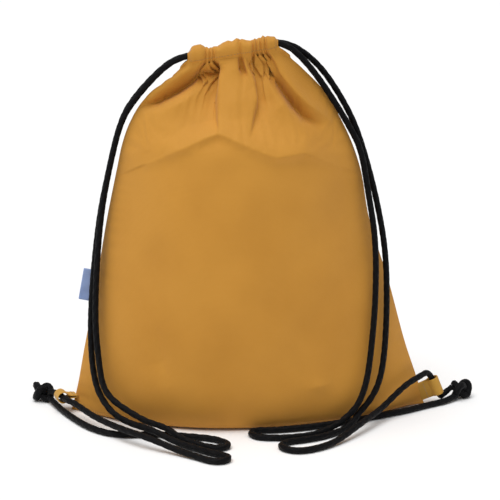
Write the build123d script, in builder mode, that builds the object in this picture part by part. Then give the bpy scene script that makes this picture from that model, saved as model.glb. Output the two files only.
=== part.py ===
from build123d import *
import math
import os

# Drawstring backpack, standing upright and lightly filled. Millimetres, +Z up.
# X runs along the side-to-side width, -Y is the front. The origin is the middle
# of the flat base, on the plane that the two side seams share.

# ---- driving dimensions ----
CLOTH = 1.6  # wall of the panels, cloth and lining taken together
SEAM_DEPTH = 9.0  # solid cloth at each side seam, measured from the edge
CORD_D = 6.0
CORD_R = CORD_D / 2
FLOOR_GAP = 0.2  # a lying cord's underside above the floor
LYING = CORD_R + FLOOR_GAP
OVER = 11.5  # height of a cord's centre where it crosses another cord

CASING_L = 79.0  # gathered length of each hem tunnel
CASING_H = 19.0
CASING_T = 12.0
CASING_R = 4.5  # rounding of each tunnel's corners
CASING_TILT = 4.0  # degrees, the mouth's right end stands higher
CASING_MID = (-9.0, 350.5)  # x and z of the middle of each tunnel
CASING_Y = 11.0  # each tunnel's middle from the seam plane
TUNNEL_H = 14.0
TUNNEL_W = 8.0
CORD_STEP = 3.5  # each of two stacked cords from the tunnel's middle
PANEL_GAP = 0.5  # between a tunnel and the panel below it
LEFT_EXIT_L = 12.0  # straight start of the left cord, from its tunnel's end
RIGHT_EXIT_L = 10.0

TAB_W = 18.0  # along the seam
TAB_EYE = 13.0  # middle of the tab's loop from the seam
EYE_IN = 5.2
EYE_OUT = 6.4
NECK_T = 2.8
TACK_COUNT = 5  # stitches in a tab's bar tack
TACK_STEP = 3.3
TACK_OUT = 2.5  # the bar tack's line from the seam
BODY_GAP = 0.5  # between pieces that swing and the seam they hang on

LABEL_W = 14.0
LABEL_H = 31.0
LABEL_T = 1.2
STITCH_L = 2.6
STITCH_W = 0.8
STITCH_T = 0.5
HEM_STITCHES = 17
HEM_ROW_H = 5.0  # the hem's stitching above its tunnel's lower edge

ALLOWANCE_W = 8.0
ALLOWANCE_T = 1.2
ALLOWANCE_GAP = 2.0  # from the solid side seam to its loose allowance
BOTTOM_IN = 1.0  # bottom allowance from the inside of the front wall
BOTTOM_TRIM = 12.0  # its ends from the solid side seams
BOTTOM_LIFT = 0.3  # its lower edge above the base
BOTTOM_BACK = 8.0  # it ends this far in front of the seam plane
TURN_REACH = 8.0
TURN_R = 7.0

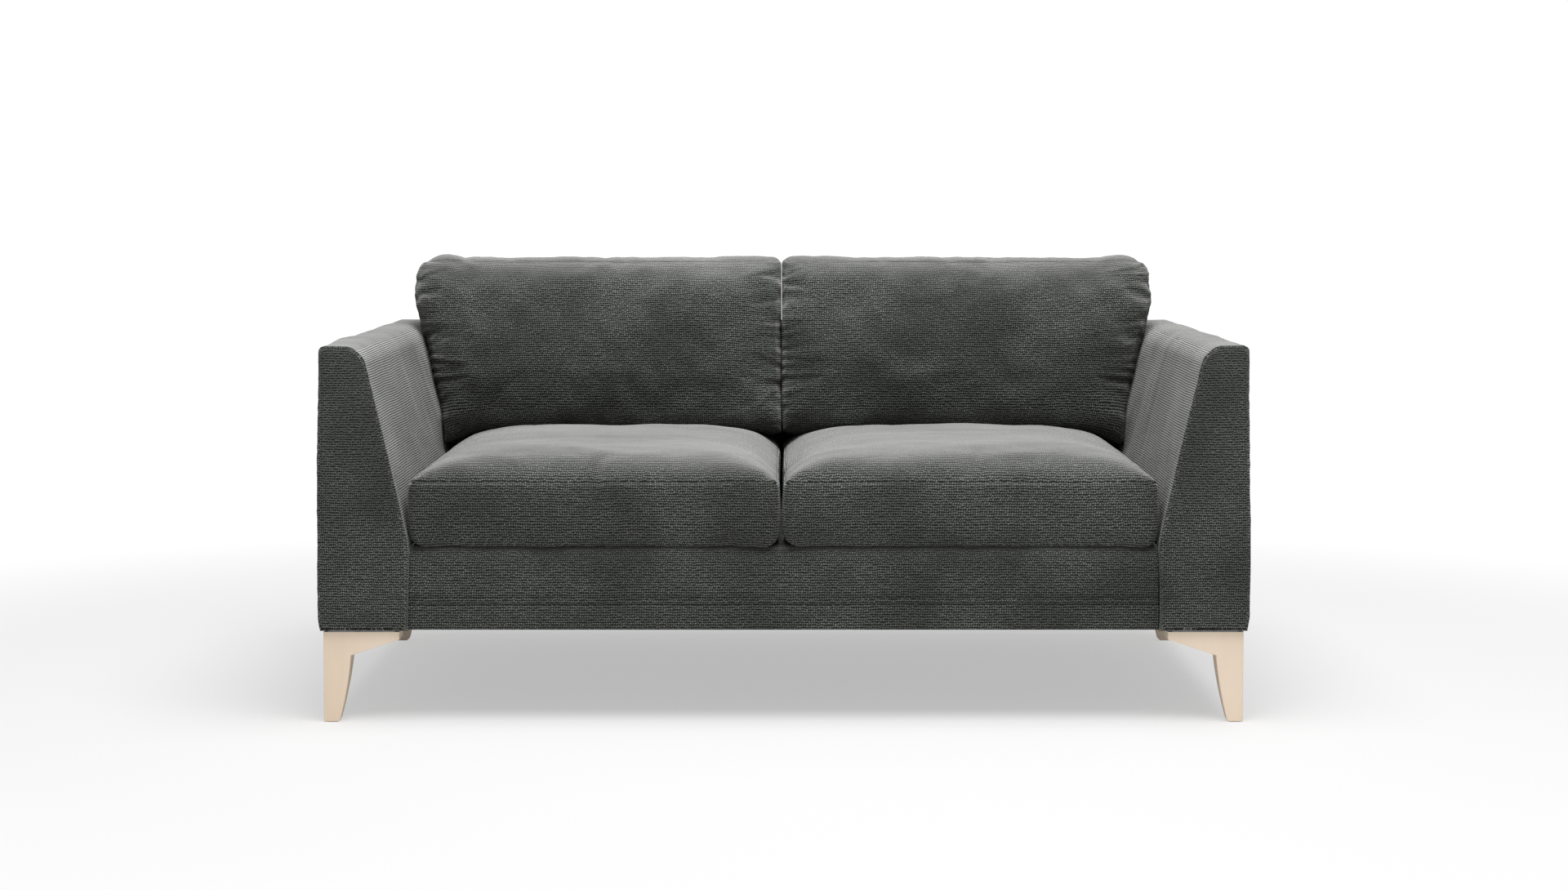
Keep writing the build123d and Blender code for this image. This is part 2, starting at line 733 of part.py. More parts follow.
with BuildPart() as seat_core:
    with BuildSketch(across_view.offset(-half_width)):
        Polygon(*seat_core_section(
            seat_middle_gap, seat_outer, core_crown_inset, core_crown_inset), align=None)
    extrude(amount=overall_width)
    with BuildSketch(along_view.offset(-half_width)):
        Polygon(*seat_core_section(
            -seat_front, seat_rear, core_crown_inset, core_rear_inset), align=None)
    extrude(amount=overall_width, mode=Mode.INTERSECT)

seat_zip_plane = Plane(
    origin=((seat_middle_gap + seat_outer) / 2, seat_rear - zip_sink, seat_low + seat_border / 2),
    x_dir=(1, 0, 0), z_dir=(0, 1, 0))
pocket, tape, slider = make_zip(seat_zip_plane, zip_tape_width)

with BuildPart() as seat_cover:
    add(seat_cushion.part)
    add(seat_core.part, mode=Mode.SUBTRACT)
    add(pocket, mode=Mode.SUBTRACT)
save_pair(seat_cover.part, "seat_cushion_cover")
save_pair(seat_core.part, "seat_cushion_core")
save_pair(tape, "seat_zip")
save_pair(slider, "seat_zip_slider")

# Back cushions: a tapered pillow that leans back and fans out over the arms

back_foot = back_front - back_seat_depth
back_foot_height = deck_height + back_foot_rise
back_foot_reach = arm_inner_face(0, back_foot_height) - back_side_gap
back_fan = tan(arm_slope) + back_splay
back_foot_plane = Plane(
    origin=(0, back_foot, back_foot_height), x_dir=(1, 0, 0), z_dir=(0, sin(back_lean), cos(back_lean)))


def back_rear(height):
    """Rear face of a back cushion in its leaning frame, parallel to the back that it rests on."""
    start = (back_face(-soft_gap, back_foot_height) - back_foot) / cos(back_lean - back_slope)
    return start * cos(back_slope) - height * tan(back_lean - back_slope)


def back_side_profile(skin, low, high):
    """Corners of a back cushion's side between two heights, `skin` inside its flat faces."""
    return (
        (low * tan(face_lean) + skin, low), (back_rear(low) - skin, low),
        (back_rear(high) - skin, high), (high * tan(face_lean) + skin, high))


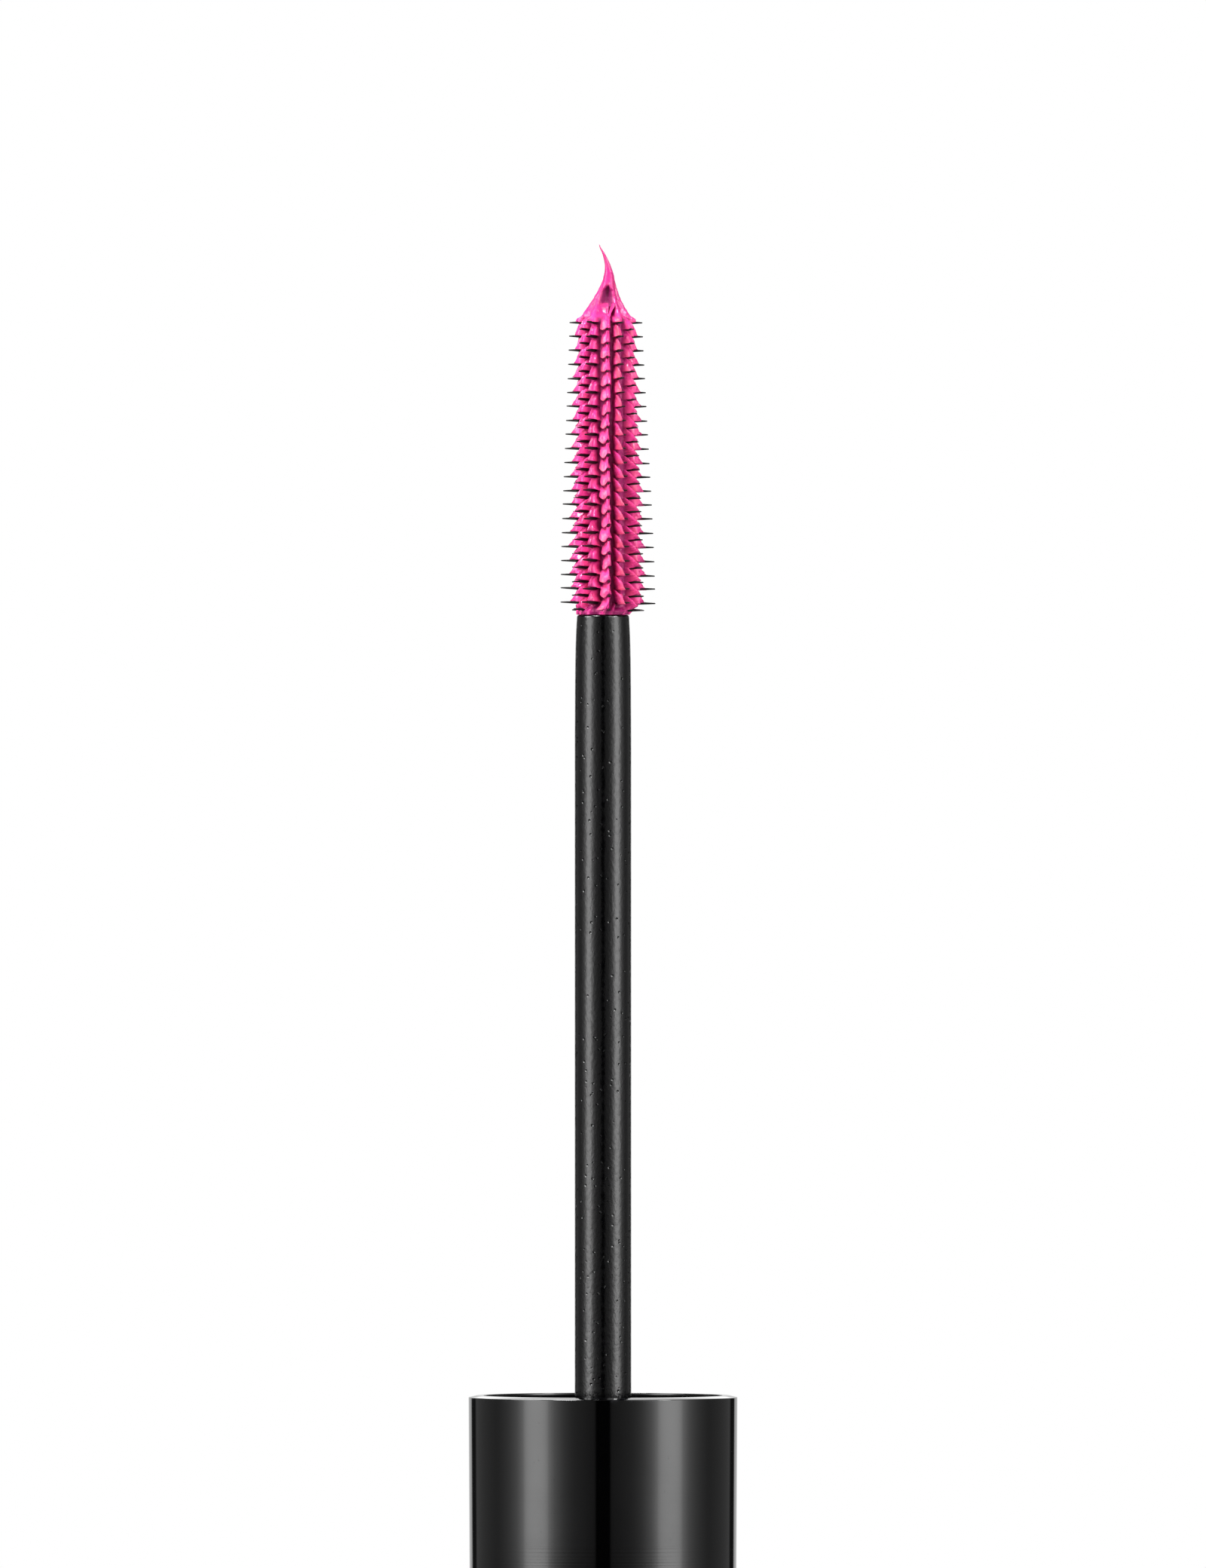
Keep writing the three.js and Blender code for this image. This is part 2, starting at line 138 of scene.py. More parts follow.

———

## Exercise prompt
Write out the records shown above, exactly as they appear.

## Worked solution
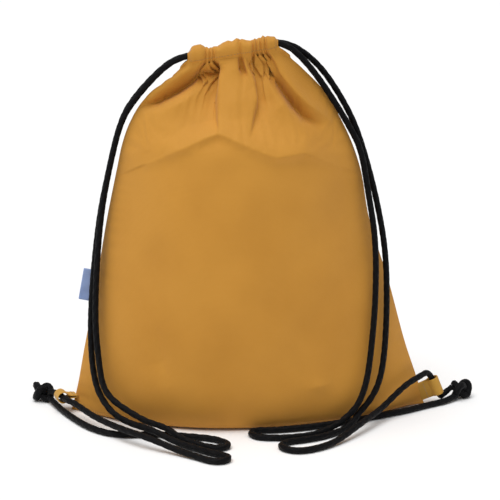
Write the build123d script, in builder mode, that builds the object in this picture part by part. Then give the bpy scene script that makes this picture from that model, saved as model.glb. Output the two files only.
=== part.py ===
from build123d import *
import math
import os

# Drawstring backpack, standing upright and lightly filled. Millimetres, +Z up.
# X runs along the side-to-side width, -Y is the front. The origin is the middle
# of the flat base, on the plane that the two side seams share.

# ---- driving dimensions ----
CLOTH = 1.6  # wall of the panels, cloth and lining taken together
SEAM_DEPTH = 9.0  # solid cloth at each side seam, measured from the edge
CORD_D = 6.0
CORD_R = CORD_D / 2
FLOOR_GAP = 0.2  # a lying cord's underside above the floor
LYING = CORD_R + FLOOR_GAP
OVER = 11.5  # height of a cord's centre where it crosses another cord

CASING_L = 79.0  # gathered length of each hem tunnel
CASING_H = 19.0
CASING_T = 12.0
CASING_R = 4.5  # rounding of each tunnel's corners
CASING_TILT = 4.0  # degrees, the mouth's right end stands higher
CASING_MID = (-9.0, 350.5)  # x and z of the middle of each tunnel
CASING_Y = 11.0  # each tunnel's middle from the seam plane
TUNNEL_H = 14.0
TUNNEL_W = 8.0
CORD_STEP = 3.5  # each of two stacked cords from the tunnel's middle
PANEL_GAP = 0.5  # between a tunnel and the panel below it
LEFT_EXIT_L = 12.0  # straight start of the left cord, from its tunnel's end
RIGHT_EXIT_L = 10.0

TAB_W = 18.0  # along the seam
TAB_EYE = 13.0  # middle of the tab's loop from the seam
EYE_IN = 5.2
EYE_OUT = 6.4
NECK_T = 2.8
TACK_COUNT = 5  # stitches in a tab's bar tack
TACK_STEP = 3.3
TACK_OUT = 2.5  # the bar tack's line from the seam
BODY_GAP = 0.5  # between pieces that swing and the seam they hang on

LABEL_W = 14.0
LABEL_H = 31.0
LABEL_T = 1.2
STITCH_L = 2.6
STITCH_W = 0.8
STITCH_T = 0.5
HEM_STITCHES = 17
HEM_ROW_H = 5.0  # the hem's stitching above its tunnel's lower edge

ALLOWANCE_W = 8.0
ALLOWANCE_T = 1.2
ALLOWANCE_GAP = 2.0  # from the solid side seam to its loose allowance
BOTTOM_IN = 1.0  # bottom allowance from the inside of the front wall
BOTTOM_TRIM = 12.0  # its ends from the solid side seams
BOTTOM_LIFT = 0.3  # its lower edge above the base
BOTTOM_BACK = 8.0  # it ends this far in front of the seam plane
TURN_REACH = 8.0
TURN_R = 7.0

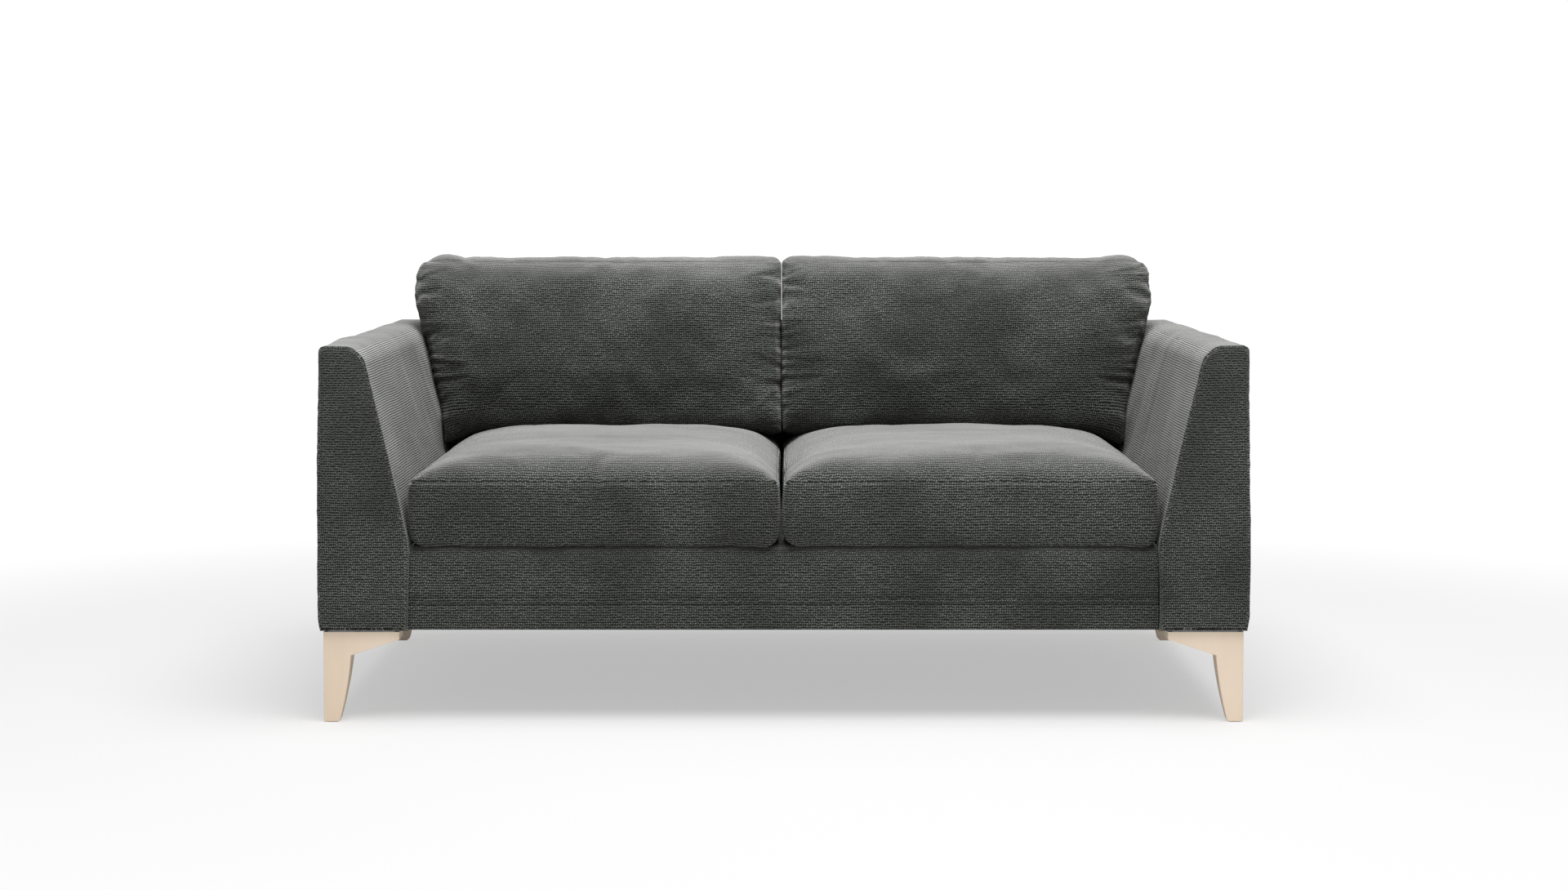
Keep writing the build123d and Blender code for this image. This is part 2, starting at line 733 of part.py. More parts follow.
with BuildPart() as seat_core:
    with BuildSketch(across_view.offset(-half_width)):
        Polygon(*seat_core_section(
            seat_middle_gap, seat_outer, core_crown_inset, core_crown_inset), align=None)
    extrude(amount=overall_width)
    with BuildSketch(along_view.offset(-half_width)):
        Polygon(*seat_core_section(
            -seat_front, seat_rear, core_crown_inset, core_rear_inset), align=None)
    extrude(amount=overall_width, mode=Mode.INTERSECT)

seat_zip_plane = Plane(
    origin=((seat_middle_gap + seat_outer) / 2, seat_rear - zip_sink, seat_low + seat_border / 2),
    x_dir=(1, 0, 0), z_dir=(0, 1, 0))
pocket, tape, slider = make_zip(seat_zip_plane, zip_tape_width)

with BuildPart() as seat_cover:
    add(seat_cushion.part)
    add(seat_core.part, mode=Mode.SUBTRACT)
    add(pocket, mode=Mode.SUBTRACT)
save_pair(seat_cover.part, "seat_cushion_cover")
save_pair(seat_core.part, "seat_cushion_core")
save_pair(tape, "seat_zip")
save_pair(slider, "seat_zip_slider")

# Back cushions: a tapered pillow that leans back and fans out over the arms

back_foot = back_front - back_seat_depth
back_foot_height = deck_height + back_foot_rise
back_foot_reach = arm_inner_face(0, back_foot_height) - back_side_gap
back_fan = tan(arm_slope) + back_splay
back_foot_plane = Plane(
    origin=(0, back_foot, back_foot_height), x_dir=(1, 0, 0), z_dir=(0, sin(back_lean), cos(back_lean)))


def back_rear(height):
    """Rear face of a back cushion in its leaning frame, parallel to the back that it rests on."""
    start = (back_face(-soft_gap, back_foot_height) - back_foot) / cos(back_lean - back_slope)
    return start * cos(back_slope) - height * tan(back_lean - back_slope)


def back_side_profile(skin, low, high):
    """Corners of a back cushion's side between two heights, `skin` inside its flat faces."""
    return (
        (low * tan(face_lean) + skin, low), (back_rear(low) - skin, low),
        (back_rear(high) - skin, high), (high * tan(face_lean) + skin, high))


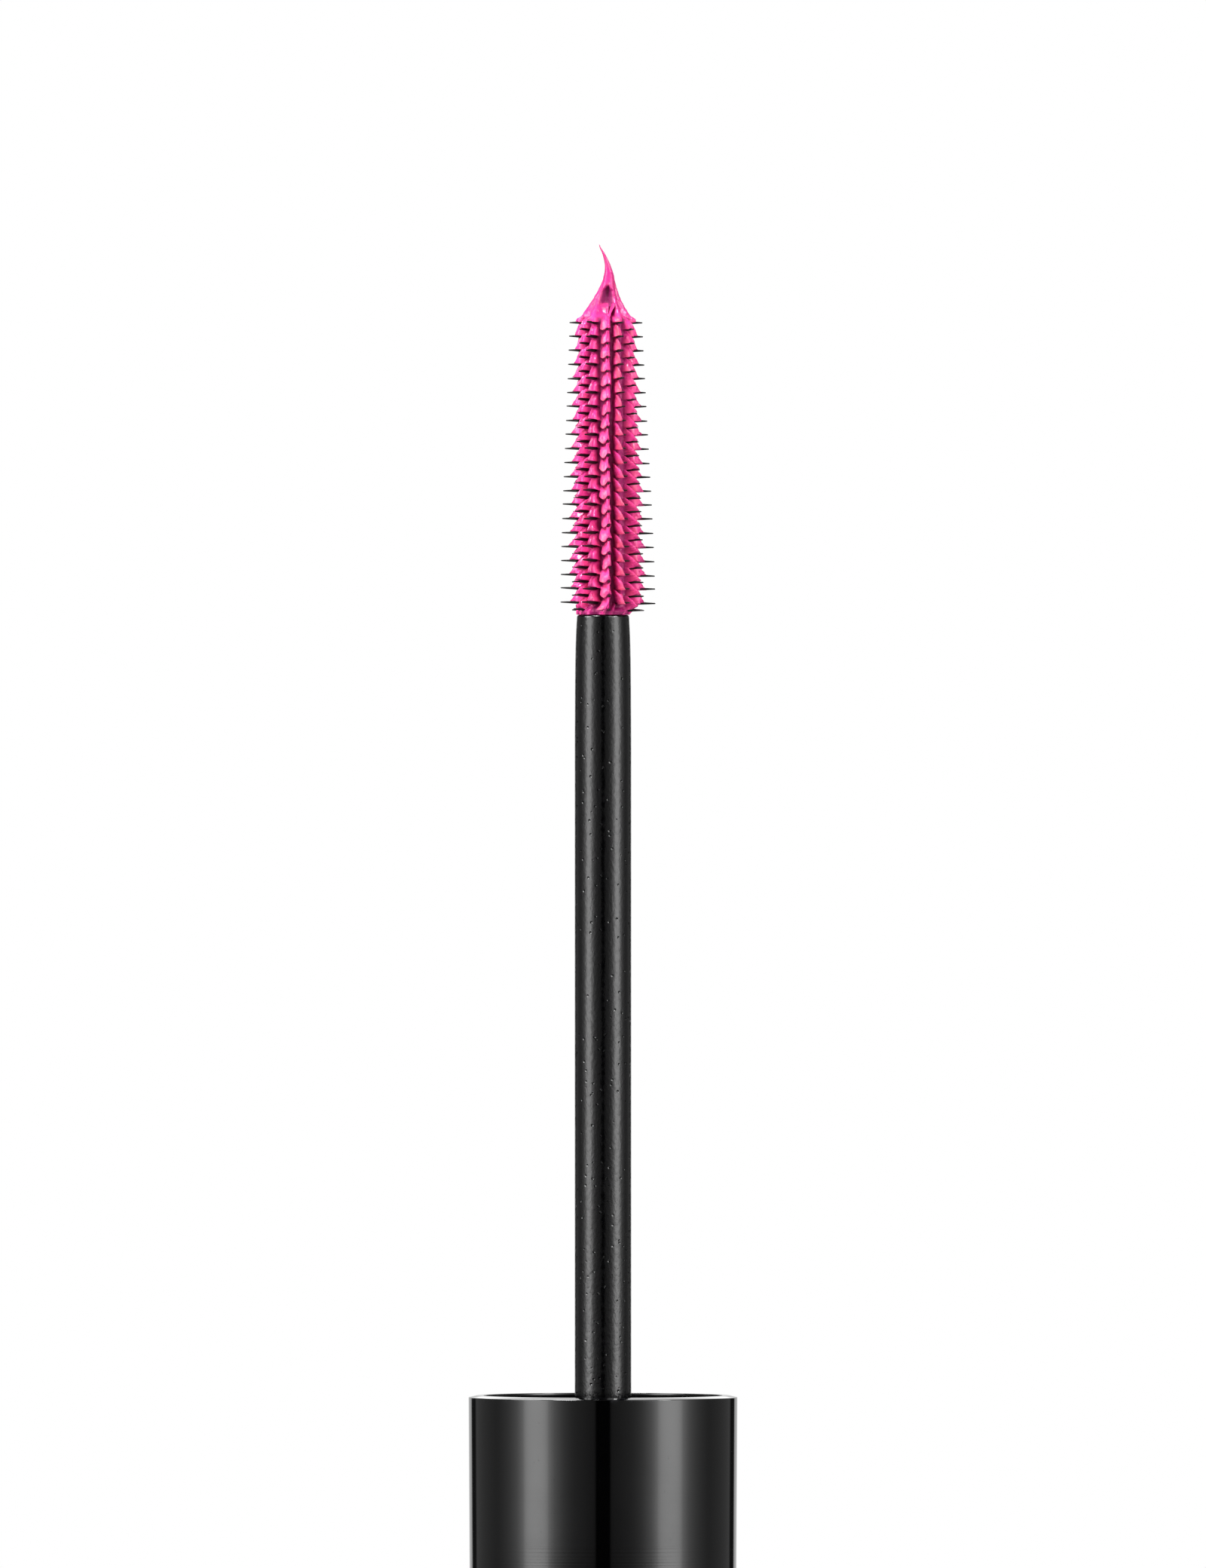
Keep writing the three.js and Blender code for this image. This is part 2, starting at line 138 of scene.py. More parts follow.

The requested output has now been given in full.